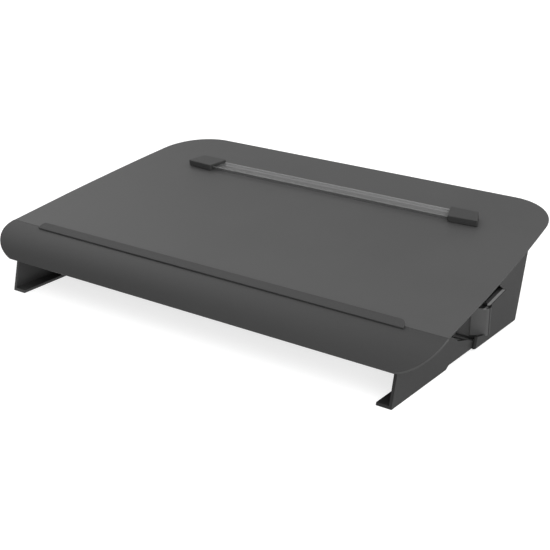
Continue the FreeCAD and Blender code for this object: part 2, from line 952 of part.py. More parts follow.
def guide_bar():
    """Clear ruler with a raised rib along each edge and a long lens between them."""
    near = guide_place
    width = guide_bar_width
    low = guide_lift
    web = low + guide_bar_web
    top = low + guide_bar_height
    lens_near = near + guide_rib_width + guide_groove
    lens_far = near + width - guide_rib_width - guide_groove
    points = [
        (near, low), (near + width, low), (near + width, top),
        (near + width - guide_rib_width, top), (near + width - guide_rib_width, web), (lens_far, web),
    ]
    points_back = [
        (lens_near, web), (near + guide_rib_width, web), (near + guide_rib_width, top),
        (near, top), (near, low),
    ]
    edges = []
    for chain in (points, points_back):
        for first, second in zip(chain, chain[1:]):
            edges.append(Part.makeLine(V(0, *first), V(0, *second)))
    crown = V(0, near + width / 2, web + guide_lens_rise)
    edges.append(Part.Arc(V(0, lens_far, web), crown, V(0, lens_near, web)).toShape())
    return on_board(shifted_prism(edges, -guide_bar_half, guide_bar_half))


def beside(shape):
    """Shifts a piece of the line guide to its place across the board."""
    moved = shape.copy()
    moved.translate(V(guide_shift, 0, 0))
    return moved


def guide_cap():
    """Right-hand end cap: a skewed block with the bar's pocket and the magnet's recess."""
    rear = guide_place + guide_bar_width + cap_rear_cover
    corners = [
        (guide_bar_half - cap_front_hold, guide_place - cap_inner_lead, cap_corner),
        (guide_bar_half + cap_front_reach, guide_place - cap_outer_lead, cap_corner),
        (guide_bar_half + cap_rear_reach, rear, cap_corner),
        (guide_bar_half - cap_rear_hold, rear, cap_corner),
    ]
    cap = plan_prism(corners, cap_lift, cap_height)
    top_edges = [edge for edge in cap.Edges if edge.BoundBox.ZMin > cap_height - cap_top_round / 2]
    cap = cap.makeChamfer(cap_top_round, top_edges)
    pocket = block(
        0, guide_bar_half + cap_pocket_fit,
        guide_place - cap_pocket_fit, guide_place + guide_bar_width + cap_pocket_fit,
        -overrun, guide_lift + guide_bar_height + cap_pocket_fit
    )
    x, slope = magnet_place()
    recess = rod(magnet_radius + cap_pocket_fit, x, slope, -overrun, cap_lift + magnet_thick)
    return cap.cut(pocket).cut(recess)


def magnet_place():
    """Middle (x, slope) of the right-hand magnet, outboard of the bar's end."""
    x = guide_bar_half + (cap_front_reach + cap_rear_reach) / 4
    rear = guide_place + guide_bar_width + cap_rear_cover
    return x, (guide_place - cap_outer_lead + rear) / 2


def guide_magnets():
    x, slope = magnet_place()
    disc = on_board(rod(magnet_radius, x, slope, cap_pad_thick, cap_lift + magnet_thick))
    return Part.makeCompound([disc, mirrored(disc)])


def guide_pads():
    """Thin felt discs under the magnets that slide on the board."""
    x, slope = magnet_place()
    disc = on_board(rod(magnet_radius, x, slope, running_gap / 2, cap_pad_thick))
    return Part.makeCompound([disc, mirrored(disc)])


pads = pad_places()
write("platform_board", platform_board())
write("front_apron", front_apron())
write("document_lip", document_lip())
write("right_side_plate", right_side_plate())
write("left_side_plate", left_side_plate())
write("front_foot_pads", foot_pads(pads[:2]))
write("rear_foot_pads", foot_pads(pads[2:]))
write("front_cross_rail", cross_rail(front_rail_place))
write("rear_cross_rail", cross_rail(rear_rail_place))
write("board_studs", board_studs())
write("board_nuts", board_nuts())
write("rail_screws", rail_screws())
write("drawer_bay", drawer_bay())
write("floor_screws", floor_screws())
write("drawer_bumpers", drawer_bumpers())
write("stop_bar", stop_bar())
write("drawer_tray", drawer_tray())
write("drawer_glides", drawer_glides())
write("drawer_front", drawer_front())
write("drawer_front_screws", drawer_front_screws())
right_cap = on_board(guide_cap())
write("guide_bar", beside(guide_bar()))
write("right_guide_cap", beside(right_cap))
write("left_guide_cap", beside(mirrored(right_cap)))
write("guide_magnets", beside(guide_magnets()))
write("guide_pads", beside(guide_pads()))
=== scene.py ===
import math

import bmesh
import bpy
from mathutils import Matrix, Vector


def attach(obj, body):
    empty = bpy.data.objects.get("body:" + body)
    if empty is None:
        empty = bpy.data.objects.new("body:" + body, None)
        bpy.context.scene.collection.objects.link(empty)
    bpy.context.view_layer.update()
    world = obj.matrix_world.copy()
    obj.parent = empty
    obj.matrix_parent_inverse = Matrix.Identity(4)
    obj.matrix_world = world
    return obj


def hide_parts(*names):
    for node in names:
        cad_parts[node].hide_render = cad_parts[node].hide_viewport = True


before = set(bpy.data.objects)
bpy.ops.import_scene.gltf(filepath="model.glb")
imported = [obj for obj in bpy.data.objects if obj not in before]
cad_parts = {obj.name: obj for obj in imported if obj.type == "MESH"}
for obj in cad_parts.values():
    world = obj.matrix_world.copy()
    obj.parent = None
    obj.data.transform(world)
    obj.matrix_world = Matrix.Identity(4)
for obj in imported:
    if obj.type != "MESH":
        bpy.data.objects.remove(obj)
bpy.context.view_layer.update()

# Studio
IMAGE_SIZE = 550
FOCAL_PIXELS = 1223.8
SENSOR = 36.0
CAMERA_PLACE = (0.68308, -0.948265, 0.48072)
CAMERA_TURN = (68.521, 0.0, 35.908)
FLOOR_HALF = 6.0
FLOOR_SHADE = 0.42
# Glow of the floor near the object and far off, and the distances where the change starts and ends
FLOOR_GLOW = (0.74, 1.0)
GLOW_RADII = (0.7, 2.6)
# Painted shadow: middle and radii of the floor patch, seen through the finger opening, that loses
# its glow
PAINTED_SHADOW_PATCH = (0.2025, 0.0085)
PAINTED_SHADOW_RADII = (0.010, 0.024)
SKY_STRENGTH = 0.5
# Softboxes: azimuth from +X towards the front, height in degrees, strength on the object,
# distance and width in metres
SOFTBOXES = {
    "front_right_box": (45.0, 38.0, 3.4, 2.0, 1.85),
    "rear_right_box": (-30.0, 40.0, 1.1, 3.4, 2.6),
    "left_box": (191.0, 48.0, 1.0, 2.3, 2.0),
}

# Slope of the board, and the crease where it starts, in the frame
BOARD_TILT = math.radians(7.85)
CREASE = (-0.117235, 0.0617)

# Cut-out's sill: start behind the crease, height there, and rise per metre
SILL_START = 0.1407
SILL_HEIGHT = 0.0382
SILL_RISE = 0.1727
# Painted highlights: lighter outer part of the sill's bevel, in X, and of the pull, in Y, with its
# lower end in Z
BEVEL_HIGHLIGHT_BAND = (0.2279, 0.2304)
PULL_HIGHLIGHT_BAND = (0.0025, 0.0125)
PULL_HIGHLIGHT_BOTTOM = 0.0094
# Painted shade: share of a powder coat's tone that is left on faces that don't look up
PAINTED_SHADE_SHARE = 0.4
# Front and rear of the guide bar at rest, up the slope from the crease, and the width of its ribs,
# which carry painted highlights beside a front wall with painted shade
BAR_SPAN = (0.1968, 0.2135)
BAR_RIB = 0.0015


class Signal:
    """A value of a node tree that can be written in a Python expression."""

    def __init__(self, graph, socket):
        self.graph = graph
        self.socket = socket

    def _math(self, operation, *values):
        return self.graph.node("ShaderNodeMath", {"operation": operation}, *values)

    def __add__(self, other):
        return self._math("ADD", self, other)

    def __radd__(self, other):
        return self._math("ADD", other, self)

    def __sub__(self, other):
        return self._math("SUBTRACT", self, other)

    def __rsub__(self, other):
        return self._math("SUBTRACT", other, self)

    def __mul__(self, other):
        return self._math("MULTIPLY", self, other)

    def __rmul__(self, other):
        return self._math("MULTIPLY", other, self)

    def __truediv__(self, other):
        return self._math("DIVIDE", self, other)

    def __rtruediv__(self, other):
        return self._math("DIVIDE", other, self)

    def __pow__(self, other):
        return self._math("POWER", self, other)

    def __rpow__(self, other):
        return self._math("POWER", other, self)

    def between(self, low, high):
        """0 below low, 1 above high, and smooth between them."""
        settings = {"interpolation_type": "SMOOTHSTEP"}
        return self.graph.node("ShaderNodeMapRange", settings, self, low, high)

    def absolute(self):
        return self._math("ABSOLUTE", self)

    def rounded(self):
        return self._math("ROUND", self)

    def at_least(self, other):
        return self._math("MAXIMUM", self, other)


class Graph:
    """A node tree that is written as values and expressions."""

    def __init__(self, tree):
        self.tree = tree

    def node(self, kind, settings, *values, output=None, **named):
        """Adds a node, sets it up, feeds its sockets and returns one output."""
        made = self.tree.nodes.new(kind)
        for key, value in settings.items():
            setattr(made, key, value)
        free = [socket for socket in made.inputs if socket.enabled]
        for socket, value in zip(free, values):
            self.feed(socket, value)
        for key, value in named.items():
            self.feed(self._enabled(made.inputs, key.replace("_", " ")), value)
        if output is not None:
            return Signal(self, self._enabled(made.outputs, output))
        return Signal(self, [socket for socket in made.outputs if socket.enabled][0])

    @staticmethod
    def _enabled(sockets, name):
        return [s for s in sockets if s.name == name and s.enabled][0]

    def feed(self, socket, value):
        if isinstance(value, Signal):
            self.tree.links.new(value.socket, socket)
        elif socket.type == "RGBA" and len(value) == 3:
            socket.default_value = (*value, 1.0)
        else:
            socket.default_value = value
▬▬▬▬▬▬
### What to produce
Report every line containing the word "data" from the listing above.

### Reply to the exercise
    empty = bpy.data.objects.get("body:" + body)
        empty = bpy.data.objects.new("body:" + body, None)
before = set(bpy.data.objects)
imported = [obj for obj in bpy.data.objects if obj not in before]
    obj.data.transform(world)
        bpy.data.objects.remove(obj)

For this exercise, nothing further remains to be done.